JAKARTA (RIAUPOS.CO) — Kerugian operasional alias tekor sebesar Rp32 triliun menjadi alasan Badan Penyelenggara Jaminan Sosial (BPJS) Kesehatan menaikkan iuran peserta 100 persen mulai Januari 2020.
Akan tetapi, kondisi keuangan yang morat marit tidak menghalangi para direksi dan dewan pengawas lembaga tersebut menerima pendapatan besar tiap bulannya.
Besarnya gaji dan insentif yang diterima direksi dan dewan pengawas BPJS Kesehatan itu jadi sorotan Komisi IX Dewan Perwakilan Rakyat (DPR) dalam rapat dengar pendapat, Senin (20/1), di Jakarta.
Wakil Ketua Komisi IX, Dewi Asmara mengatakan, berdasarkan laporan keuangan BPJS Kesehatan, pada Rencana Kegiatan dan Anggaran Tahunan (RKAT) 2019, BPJS Kesehatan menganggarkan dana operasional untuk delapan direksi sebesar Rp32,88 miliar.
"Artinya, setiap anggota direksi mendapat insentif Rp4,11 miliar per orang. Dengan kata lain, seluruh direksi menikmati Rp342,56 juta per bulan," ujar politisi Golkar itu.
Kemudian untuk beban insentif kepada tujuh dewan pengawas BPJS Kesehatan rata-rata mendapat Rp2,55 miliar.
"Apabila insentif yang diterima dewan pengawas dalam 12 bulan, maka upah yang diterima oleh dewan pengawas BPJS Kesehatan Rp211,14 juta per bulan," ungkap dia.
Oleh karena itu, ia mengimbau BPJS Kesehatan melakukan efisiensi dana operasional.

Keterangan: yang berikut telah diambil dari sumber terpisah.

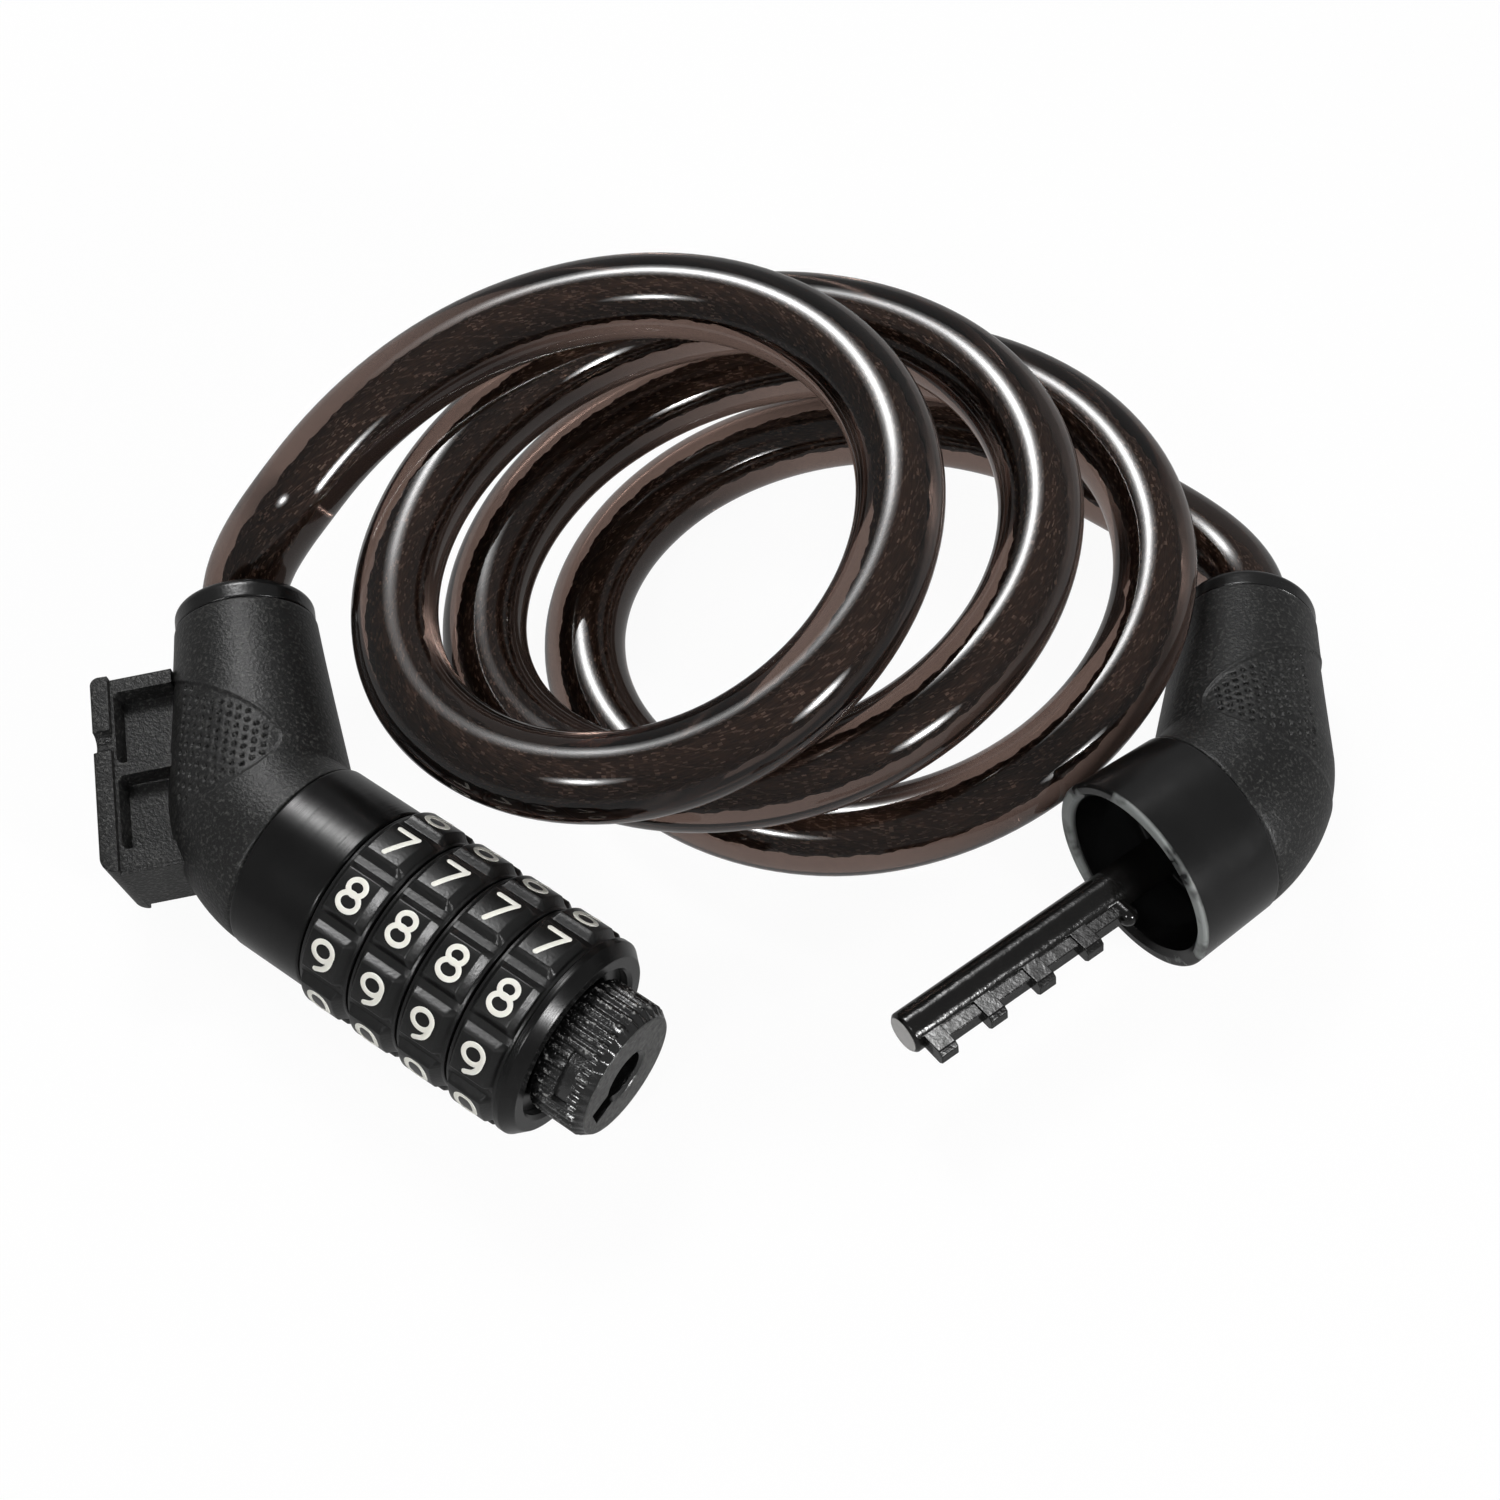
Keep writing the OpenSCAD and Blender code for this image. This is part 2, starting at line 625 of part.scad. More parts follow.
// Shroud: the glossy cup that closes over the knob.
module shroud() {
    r1 = shroud_d / 2;
    color("#121212") in_plug() lathe([
        [spigot_r + run_fit, boot_face], [ring_d / 2 - 0.5, boot_face], [ring_d / 2, boot_face + 0.5],
        [r1, rim_x - 0.6], [r1 - 0.6, rim_x], [cup_d / 2 + 0.8, rim_x], [cup_d / 2, rim_x - 0.8],
        [cup_d / 2, cup_x], [spigot_r + run_fit, cup_x]]);
}

// Lock pin: a round shaft with a rib, a peg near the shroud and one bit for each dial.
module lock_pin() {
    rib_reach = tube_r - 0.4;
    nose = 0.5;
    rib_end = pin_tip - bit_from_tip + bit_len / 2;
    color("#161616") in_plug() difference() {
        union() {
            lathe([[0, pin_start + slip], [pin_d / 2, pin_start + slip], [pin_d / 2, pin_tip - nose],
                   [pin_d / 2 - nose, pin_tip], [0, pin_tip]]);
            translate([peg_x, -rib_reach, -rib_w / 2]) cube([rib_end - peg_x, rib_reach, rib_w]);
            translate([peg_x, 0, 0]) rotate([90, 0, 0]) cylinder(d = bit_w, h = rib_reach);
            translate([peg_x, -rib_reach, 0]) sphere(d = bit_w);
            for (k = [0 : dial_count - 1])
                translate([pin_tip - bit_from_tip - k * dial_pitch, 0, 0]) pin_bit();
        }
        translate([dowel_x, 0, 0]) cylinder(r = dowel_r + run_fit, h = 2 * pin_d, center = true);
    }
}

// A bit: a block with its outer long edges bevelled.
module pin_bit() {
    bevel = 0.6;
    translate([-bit_len / 2, 0, 0]) rotate([90, 0, 90]) linear_extrude(height = bit_len)
        polygon([[0, -bit_w / 2], [-bit_reach + bevel, -bit_w / 2], [-bit_reach, -bit_w / 2 + bevel],
                 [-bit_reach, bit_w / 2 - bevel], [-bit_reach + bevel, bit_w / 2], [0, bit_w / 2]]);
}

module pin_dowel() {
    color("#c8c8c8") in_plug() translate([dowel_x, 0, 0])
        cylinder(r = dowel_r, h = 2 * sqrt(spigot_r * spigot_r - dowel_x * dowel_x) - 1, center = true);
}

// The cable: one unbroken tube along the route, straight where it enters each end ring.
function cable_ring(k) = let (t = way(k), l = unit([-t[1], t[0], 0]), u = cross(t, l))
    [for (i = [0 : sides - 1]) let (f = i * 360 / sides) route[k] + cable_r * (cos(f) * l + sin(f) * u)];

module cable_coil() {
    color("#4a3d38") skin([for (k = [0 : last]) cable_ring(k)]);
}

boot_head();
end_ring_head();
core_head();
ferrule_head();
rope_end_head();
cross_pin_head();
barrel_ring();
core_tube();
detent_spring();
end_collar();
retaining_clip();
reset_knob();
knob_pin();
cable_coil();
boot_plug();
end_ring_plug();
core_plug();
ferrule_plug();
rope_end_plug();
cross_pin_plug();
shroud();
lock_pin();
pin_dowel();
for (i = [1 : dial_count]) {
    dial(i - 1);
    code_ring(i - 1);
}
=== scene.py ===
"""A coiled combination cable lock, lying open on a pale floor. Sizes are in millimetres until a piece is made."""

import bpy
import numpy as np
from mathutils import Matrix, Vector


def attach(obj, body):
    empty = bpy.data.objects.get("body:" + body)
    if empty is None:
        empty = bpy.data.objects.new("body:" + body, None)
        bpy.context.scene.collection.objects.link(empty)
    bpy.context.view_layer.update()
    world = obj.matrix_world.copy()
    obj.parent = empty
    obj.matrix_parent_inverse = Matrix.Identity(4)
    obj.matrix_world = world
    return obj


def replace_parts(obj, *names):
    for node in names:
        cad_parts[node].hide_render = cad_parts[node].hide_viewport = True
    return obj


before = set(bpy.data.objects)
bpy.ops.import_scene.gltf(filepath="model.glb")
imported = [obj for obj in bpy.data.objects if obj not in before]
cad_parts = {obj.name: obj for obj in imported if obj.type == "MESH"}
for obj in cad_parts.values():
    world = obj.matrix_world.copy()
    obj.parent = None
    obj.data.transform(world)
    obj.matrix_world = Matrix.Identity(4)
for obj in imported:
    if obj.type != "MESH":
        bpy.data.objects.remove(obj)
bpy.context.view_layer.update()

# The camera looks down on the lock from the front left corner of its barrel.
# A long lens at arm's length keeps the near and far turns of the coil alike.
eye, look_at = Vector((132.3, -98.9, 293.35)) / 1000, Vector((25.84, 50.38, 0)) / 1000
lens = bpy.data.cameras.new("camera")
lens.lens, lens.sensor_width = 56.05, 36
camera = bpy.data.objects.new("camera", lens)
camera.location = eye
camera.rotation_euler = (look_at - eye).to_track_quat("-Z", "Y").to_euler()
bpy.context.collection.objects.link(camera)
bpy.context.scene.camera = camera
bpy.context.scene.view_settings.view_transform = "Standard"


# The floor is a sheet of white paper on a table, in a room whose white sweep stands at the back right. It shows white
# to the eye and keeps a faint contact shadow. Clear plastic looks through it to the sweep and to the dark on the left.
def linear(hex_code):
    """An sRGB hex colour as linear red, green, blue and alpha."""
    c = np.array([int(hex_code[i:i + 2], 16) for i in (0, 2, 4)]) / 255
    return (*np.where(c <= 0.04045, c / 12.92, ((c + 0.055) / 1.055) ** 2.4), 1)


def node(tree, kind, links=(), **settings):
    """Adds one node to a tree: links are (input, source socket or value) pairs, settings are its properties."""
    made = tree.nodes.new("ShaderNode" + kind)
    for name, value in settings.items():
        setattr(made, name, value)
    for name, value in dict(links).items():
        if isinstance(value, bpy.types.NodeSocket):
            tree.links.new(value, made.inputs[name])
        else:
            made.inputs[name].default_value = value
    return made


def fresh(name):
    """An empty material and its tree."""
    made = bpy.data.materials.new(name)
    made.use_nodes = True
    made.node_tree.nodes.clear()
    return made, made.node_tree


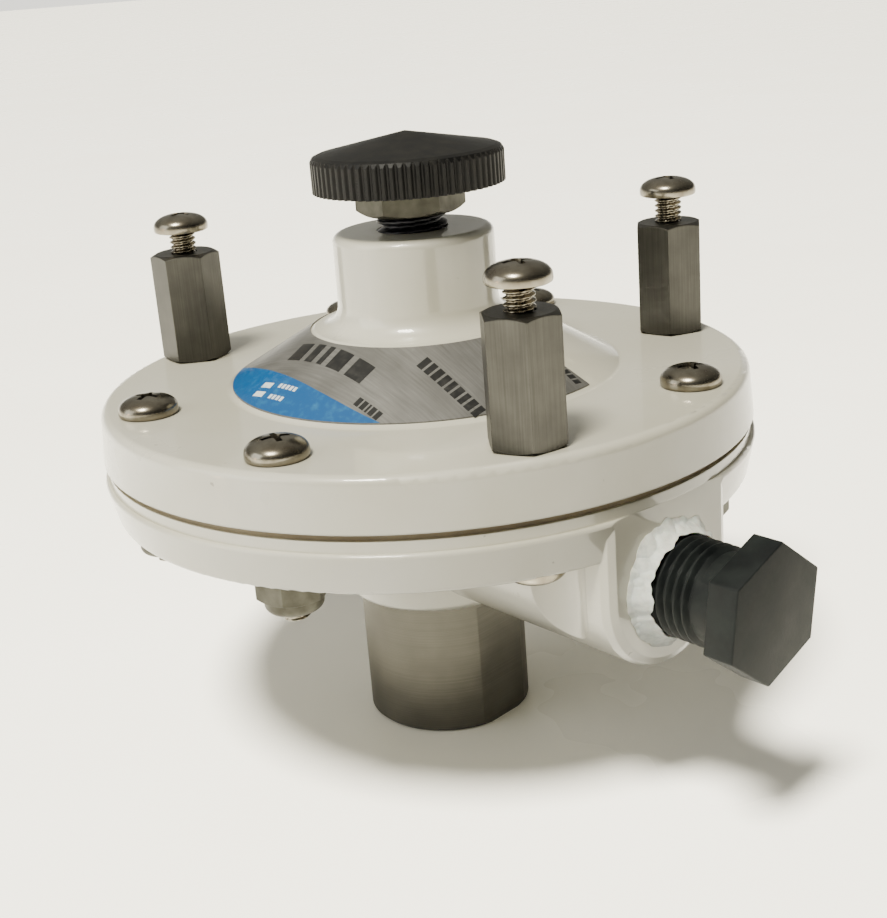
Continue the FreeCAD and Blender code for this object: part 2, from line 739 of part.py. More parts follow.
# ---------------------------------------------------------------- outlet plug and its tape
# Moulded taper-thread plug, its own Z axis along the outlet, placed to point along +X.
plug = new_body("outlet_plug")
ridge_pitch = 1.41
plug_points = [("0", "boss_reach - 9"), ("plug_thread - 0.9", "boss_reach - 9")]
for ridge in range(12):
    foot = f"boss_reach - 8.6 + {ridge * ridge_pitch:.2f}"
    plug_points += [
        ("plug_thread - 0.7", foot),
        ("plug_thread - 0.02", f"{foot} + 0.62"),
        ("plug_thread - 0.02", f"{foot} + 0.78"),
    ]
plug_points += [
    ("plug_neck", "boss_reach + 8.6"),
    ("plug_neck", "plug_hex_back + 0.5"),
    ("0", "plug_hex_back + 0.5"),
]
turn(plug, "thread", plug_points)
plug_hex = new_sketch(plug, "hex", "XY_Plane", "plug_hex_back")
hexagon(plug_hex, "plug_flats")
pad(plug, "hex_pad", plug_hex, "plug_hex_front - plug_hex_back")
tape = new_body("thread_tape")
turn(tape, "wrap", [
    ("plug_thread", "boss_reach"),
    ("plug_thread + 1.7", "boss_reach"),
    ("plug_thread + 1.5", "boss_reach + 1"),
    ("plug_thread + 0.6", "boss_reach + 2"),
    ("plug_thread", "boss_reach + 2"),
])
along_x = FreeCAD.Rotation(FreeCAD.Vector(0, 1, 0), 90)
plug_twist = FreeCAD.Rotation(FreeCAD.Vector(0, 0, 1), -8.4)
for body in (plug, tape):
    spot = FreeCAD.Vector(0, 0, size("port_height"))
    body.Placement = FreeCAD.Placement(spot, along_x.multiply(plug_twist))

# ---------------------------------------------------------------- checks and export
doc.recompute()
for item in doc.Objects:
    if {"Invalid", "Error"} & set(item.State):
        raise RuntimeError(f"{item.Label} failed: {item.State}")

os.makedirs("parts", exist_ok=True)
nodes = [o for o in doc.Objects if o.TypeId == "PartDesign::Body" or o is nameplate]
for node in nodes:
    if node.Shape.isNull() or not node.Shape.isValid() or not node.Shape.Solids:
        raise RuntimeError(f"{node.Label} has no valid solid")
    node.Shape.exportStep(f"parts/{node.Label}.step")
print(f"{len(nodes)} parts written")
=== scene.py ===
import math

import bmesh
import bpy
from mathutils import Matrix, Vector, noise


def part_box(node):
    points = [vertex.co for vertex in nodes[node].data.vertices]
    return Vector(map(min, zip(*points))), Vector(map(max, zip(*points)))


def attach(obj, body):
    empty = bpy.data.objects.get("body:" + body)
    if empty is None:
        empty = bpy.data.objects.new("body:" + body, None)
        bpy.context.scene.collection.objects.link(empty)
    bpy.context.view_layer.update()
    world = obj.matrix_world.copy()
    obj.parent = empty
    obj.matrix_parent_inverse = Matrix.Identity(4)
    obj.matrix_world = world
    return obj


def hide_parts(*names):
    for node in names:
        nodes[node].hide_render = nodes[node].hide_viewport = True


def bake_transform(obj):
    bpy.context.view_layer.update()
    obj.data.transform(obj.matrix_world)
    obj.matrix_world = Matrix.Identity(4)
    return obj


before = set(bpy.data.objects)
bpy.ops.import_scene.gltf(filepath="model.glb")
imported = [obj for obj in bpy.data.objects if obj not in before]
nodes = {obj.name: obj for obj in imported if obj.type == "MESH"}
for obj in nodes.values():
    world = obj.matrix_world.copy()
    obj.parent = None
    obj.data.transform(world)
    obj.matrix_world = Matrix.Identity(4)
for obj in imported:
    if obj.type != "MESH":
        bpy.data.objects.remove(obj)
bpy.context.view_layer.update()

# ---------------------------------------------------------------- castings
# The cover and the lower casing are die-cast zinc under white stoving enamel, with the eight
# screw holes left bare.  They meet on the diaphragm and are drawn together by eight screws.


def linear(code):
    """The linear colour of an sRGB hex value."""
    parts = [int(code[i:i + 2], 16) / 255 for i in (1, 3, 5)]
    return [p / 12.92 if p <= 0.04045 else ((p + 0.055) / 1.055) ** 2.4 for p in parts] + [1.0]


def add(tree, kind, links=(), stops=(), **settings):
    """Adds a node.  links gives its inputs values, nodes (their first output) or outputs."""
    made = tree.nodes.new(kind)
    for name, value in settings.items():
        setattr(made, name, value)
    for name, value in dict(links).items():
        if isinstance(value, bpy.types.Node):
            value = value.outputs[0]
        if isinstance(value, bpy.types.NodeSocket):
            tree.links.new(value, made.inputs[name])
        else:
            made.inputs[name].default_value = value
    for number, (place, colour) in enumerate(stops):
        marks = made.color_ramp.elements
        mark = marks[number] if number < 2 else marks.new(place)
        mark.position, mark.color = place, colour
    return made


def finish(name):
    """A new material's own tree, empty."""
    material = bpy.data.materials.new(name)
    material.use_nodes = True
    material.node_tree.nodes.clear()
    return material, material.node_tree


def dress(material, *names):
    """Gives CAD nodes a material."""
    for name in names:
        for slot in range(len(nodes[name].data.materials)):
            nodes[name].data.materials[slot] = material


# Stoving enamel, sprayed and baked: a hard gloss with a faint orange peel.  In the corners it is
# darkened towards yellowed grime by an occlusion mask, partly real grime and partly painted shade.
PEEL = 1.6e-3
ENAMEL_WHITE, ENAMEL_WARM, GRIME_AND_SHADE = "#d6d3c3", "#cbc7b3", "#8f8360"
enamel, tree = finish("zinc_casting_stoved_enamel")
spot = add(tree, "ShaderNodeTexCoord").outputs["Object"]
clouds = add(tree, "ShaderNodeTexNoise", {"Vector": spot, "Scale": 1 / 24e-3, "Detail": 5})
base = add(tree, "ShaderNodeValToRGB", {"Fac": clouds},
           [(0.38, linear(ENAMEL_WHITE)), (0.72, linear(ENAMEL_WARM))])
# Painted shade with some real grime: an occlusion mask darkens corners and creases, in patches,
# towards the grime colour.
crevice = add(tree, "ShaderNodeAmbientOcclusion", {"Distance": 3.2e-3}, samples=8)
crevice_shade = add(tree, "ShaderNodeMapRange",
              {"Value": crevice.outputs["AO"], "From Min": 0.62, "From Max": 0.25,
               "To Min": 0.0, "To Max": 1.0})
patchy = add(tree, "ShaderNodeTexNoise", {"Vector": spot, "Scale": 1 / 5e-3, "Detail": 6})
grime_and_shade = add(tree, "ShaderNodeMath", {0: crevice_shade, 1: patchy}, operation="MULTIPLY")
grimed_and_shaded = add(tree, "ShaderNodeMix", {0: grime_and_shade, 6: base, 7: linear(GRIME_AND_SHADE)}, data_type="RGBA")
fleck = add(tree, "ShaderNodeTexNoise", {"Vector": spot, "Scale": 1 / 1.5e-3, "Detail": 2})
flecks = add(tree, "ShaderNodeMapRange",
             {"Value": fleck, "From Min": 0.76, "From Max": 0.8, "To Max": 0.55})
speckled = add(tree, "ShaderNodeMix",
               {0: flecks, 6: grimed_and_shaded.outputs[2], 7: linear("#77705c")}, data_type="RGBA")
shine = add(tree, "ShaderNodeMapRange",
            {"Value": clouds, "From Min": 0.3, "From Max": 0.7, "To Min": 0.26, "To Max": 0.38})
peel = add(tree, "ShaderNodeTexNoise", {"Vector": spot, "Scale": 1 / PEEL, "Detail": 1.5})
softened = add(tree, "ShaderNodeBevel", {"Radius": 3.5e-4}, samples=4)
bumped = add(tree, "ShaderNodeBump",
             {"Height": peel, "Normal": softened, "Strength": 0.35, "Distance": 3e-5})
add(tree, "ShaderNodeOutputMaterial", {"Surface": add(tree, "ShaderNodeBsdfPrincipled", {
    "Base Color": speckled.outputs[2], "Roughness": shine, "Normal": bumped, "IOR": 1.5,
    "Coat Weight": 0.8, "Coat Roughness": 0.06})})
dress(enamel, "upper_cover", "lower_casing")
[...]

"Kalau kita bicara badan yang rugi, ya ada hati untuk mengadakan penghematan, dan mengadakan efisiensi operasional," katanya.
Di sisi lain, pada kesempatan yang sama, Menteri Kesehatan (Menkes) Terawan Agus Putranto memberikan pernyataan mengejutkan. Terawan mengaku tak bisa memberikan solusi terkait kenaikan iuran peserta bukan penerima upah (PBPU) atau mandiri kelas III Jaminan Kesehatan Nasional (JKN).
Pernyataan ini disampaikan menghadapi serangan anggota Komisi IX yang kecewa pada pemerintah soal kenaikan iuran peserta mandiri kelas III per 1 Januari 2020.
Pasalnya, pada rapat Desember 2019, pemerintah, BPJS Kesehatan, dan DPR sepakat untuk memberikan subsidi dari profit dana jaminan sosial (DJS) untuk menanggung selisih kenaikan peserta mandiri kelas III.
Artinya, tak ada tambahan iuran yang dibebankan pada peserta JKN golongan ini. "Tidak ada lain yang mau saya sampaikan. Saya juga kecewa," ujarnya.
Terawan menuturkan, dirinya tidak memberikan solusi pada agenda rapat kemarin sebagai wujud kekecewaannya karana solusi yang disampaikan sebelumnya tak bisa diterapkan. Dia juga merasa percuma jika kembali mengemukakan pendapat jika akhirnya sama, tidak bisa dieksekusi.
Mantan Direktur Utama RSPAD Gatot Soebroto itu bahkan mengaku kebingungan. Karena itu, dia meminta waktu untuk melakukan pengecekan kembali tentang data BPJS Kesehatan dan keuangan lembaga tersebut.
Terawan mengatakan, anggaran memang dilewatkan Kemenkes namun hanya sekadar lewat. Sayangnya, pertanggungjawaban mengenai berapa-berapanya dan digunakan untuk apa, dirinya tidak mendapatkan laporan yang baik.
"Saya lebih baik jantan mengakui bahwa, ya saya saat ini tidak bisa memberikan solusi kalau permasalahan tidak bisa dilaksanakan dan juga transparansi tidak bisa dikerjakan," tegasnya.
Dalam rapat tersebut DPR juga menyinggung soal materi yang disampaikan oleh Menkes. Dalam salah satu slide, disebutkan mengenai kewenangan BPJS Kesehatan yang tak bisa diintervensi oleh kementerian/lembaga lain kecuali Presiden.
Anggota Komisi IX Saleh Daulay menyebut, pernyataan tersebut sangat arogan. Seolah sudah mutlak tak bisa diganggu gugat soal solusi atas kenaikan iuran peserta mandiri kelas III.
"BPJS Kesehatan masa seangkuh itu. Padahal anggaran juga dari sini. Setiap anggaran dari DPR, tentu DPR berhak intervensi," tegasnya.